You might think that the disclosure of any kind of affair would be the absolute deal-breaker, but if you truly believe your husbands love you, in all probability, this won't happen. Like Counting, if you'd asked me (or my husband) what I would have done on disclosure of his affair, we would both have said I would have called time on the marriage. I on the other hand believed that if I had been the one having an affair, my H would have forgiven me. He agrees that this would have been the case - and without going into too many details here - he once thought I might be, and decided he could live with it as long as I came back to him.
When faced with infidelity, I have concluded that no-one really knows what they would do until faced with it. I think you know what you would do if heaven forfend, there was a next time, but that's more to do with having seen the pain the first time round and doing it again - that would smack more of creating a deliberate hurt.
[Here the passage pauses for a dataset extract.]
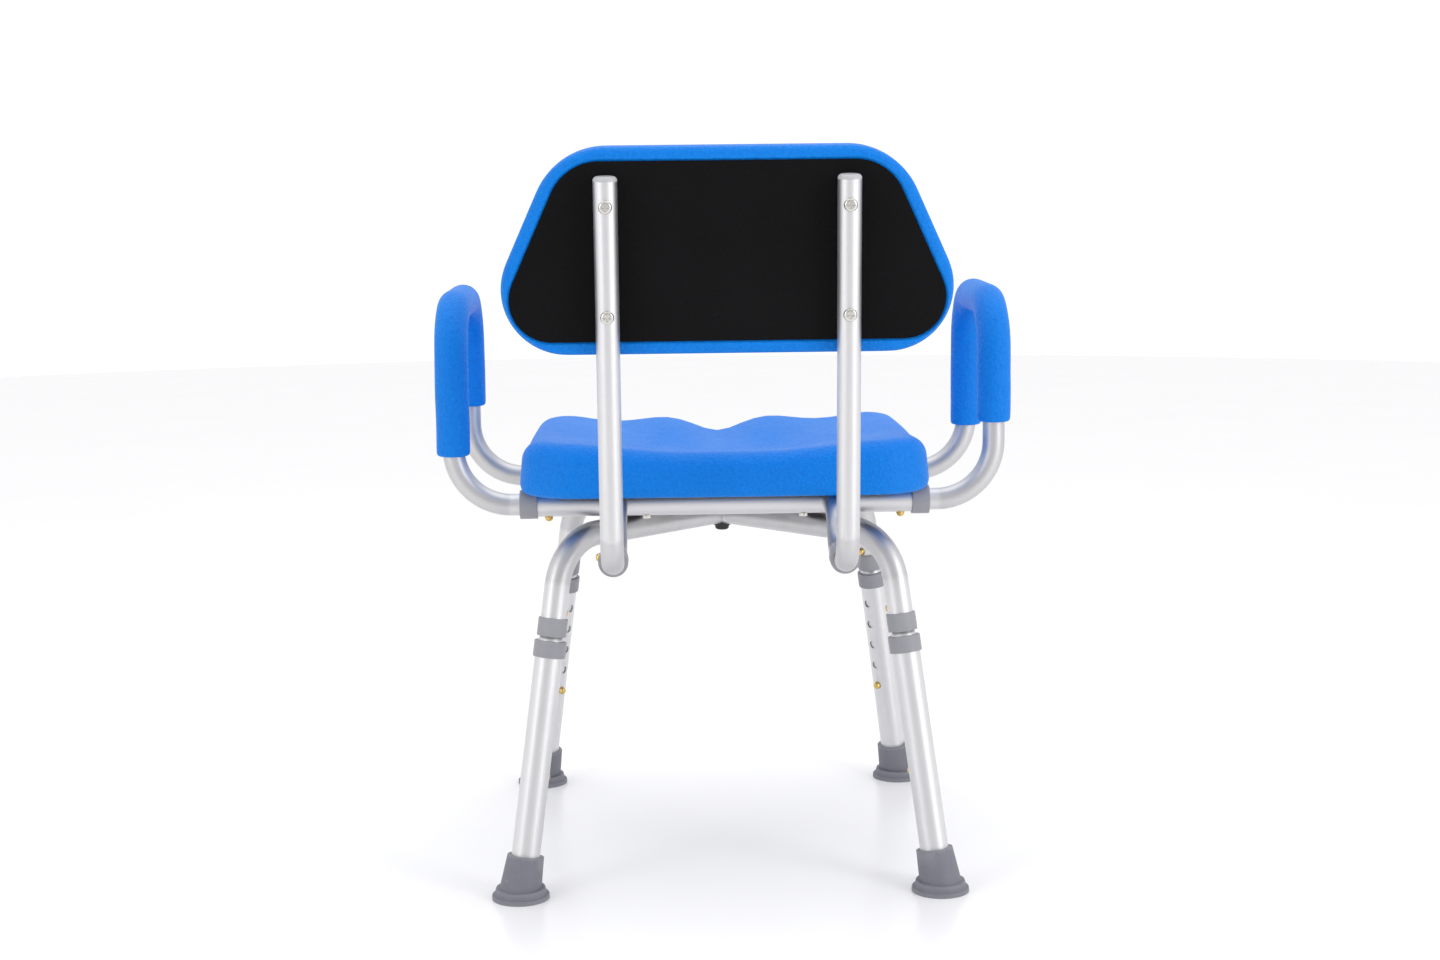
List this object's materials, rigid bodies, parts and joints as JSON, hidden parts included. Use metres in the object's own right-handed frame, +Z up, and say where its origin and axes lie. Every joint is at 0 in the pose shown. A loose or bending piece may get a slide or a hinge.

One of the reasons too why people don't disclose infidelity is because they realise that having done it once, the taboo has gone and it will be much easier to do it again. Going undiscovered means never having to face up to the pain it causes, so it makes it easier and easier to do it again - and sometimes, people want that.
If frightened of disclosure, try the 80%/20% rule. 80% of our fears never come to reality - so we have to work out whether for the 20% that do, we can live with the consequences. For someone like Silver who doesn't think her marriage can survive anyway, it appears to me that she thinks she can live with the consequences.